Lutri may have been overlooked in commander in testing, but the rest seem fine. And if by "warped" standard, you mean a major mechanic of a new set is influencing all the standard decks...isn't that "Mission Accomplished" from a design standpoint? Mutate was a major mechanic, but not a very good one - more like a better bestow. Companion was just a more powerful mechanic, and on-theme with the "animal friends" plane. It seems likely that it would be the more played mechanic. And if the mechanic of the newest set is overshadowing older legal sets, I'd think that's a win for R&D.

Standard is not a good barometer for this. If there were 10 decks in standard corresponding to one of each of the companions, that would be considered a healthy meta. An unhealthy meta in standard is typically less than 3 decks, while in vintage I would think we want the number to be much higher than that.

If you look at all the non rotating formats however, companion is pretty much everywhere. Now different formats lend themselves to different beasts, and some of the 10 are clearly just not good, but it looks like the ones that are here are here to stay because the mechanic is what it is. There are even allusions in that BR post that they are watching what happens for the next few weeks and they are not opposed to banning more.

I am inclined to agree that the situation we are in was heavily influenced by incompetence and a lack of testing. Certainly a new format like Pioneer should be getting attention in play test, but even there, players have concerns.
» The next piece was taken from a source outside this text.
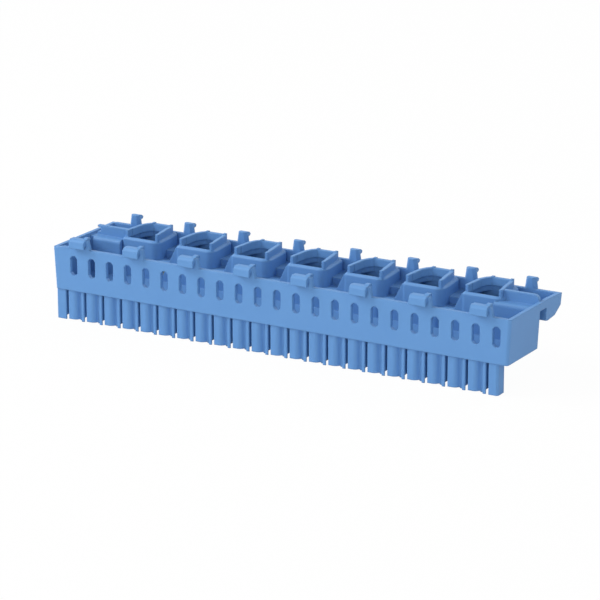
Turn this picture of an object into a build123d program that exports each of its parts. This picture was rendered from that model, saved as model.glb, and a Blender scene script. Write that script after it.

Personally I think more companions is the answer since the cat is out of the bag already, but I don't think it will happen soon enough.

@thewhitedragon69 said in B&R Announcement - May 18, 2020:

Drannith Magistrate is cheaper (played faster) than all the companions and drop-kicks them in the fangs. A DM deck is going to punish companion decks.

no, it doesn't. you play a 1/3 for 2. your opponent's card that they got for free is now not accessible until your 1-3 dies. this is you in a worse spot(as they can break out if they have to) than if your opponent had no companion and you put a 1/3 for 2 in their deck, which is obviously not something that is typically worth doing

@thewhitedragon69 said in B&R Announcement - May 18, 2020:

since standard cycles sets, OP printings are easily handled, either by corrective printing in the next set, or....time.

standard sets are designed far enough in advance that wotc's planned counterweights to the cards that they think will be a big deal are notoriously mismatched to what actually ends up being good.

I think the sentiment that WotC/hasbro only cares about profit is a more or less true observation, but doesn't explain stuff like companion; it more clearly matches the pushed mythic phenomenon, with stuff like oko, uro, the set with dozens of planeswalkers. I don't think companion in particular was what was intended to sell packs of ikoria rather than trilands, planeswalkers, and other mythics. "they don't care" is a general explanation, but it doesn't explain why one particular mistake happens instead of any of the other potential different ones. wotc fundamentally messing with the resource system of the game(companions, delve, breach, etc) has had vastly more influence, especially in this format than the stuff that they are doing as intentional power creep and cash grabs(explore being mythic, planeswalkers, evolving wilds at rare, collector's packs and 3-4 different versions of each rare)

last edited by BlindTherapy

If you started playing a brand new TCG today that had a rule that let you play certain cards from your sideboard, you wouldn’t think anything of it. It’s just part of the game. What is the obsession with wanting MTG to follow some sort of purity formula in which new game mechanics are unwelcome?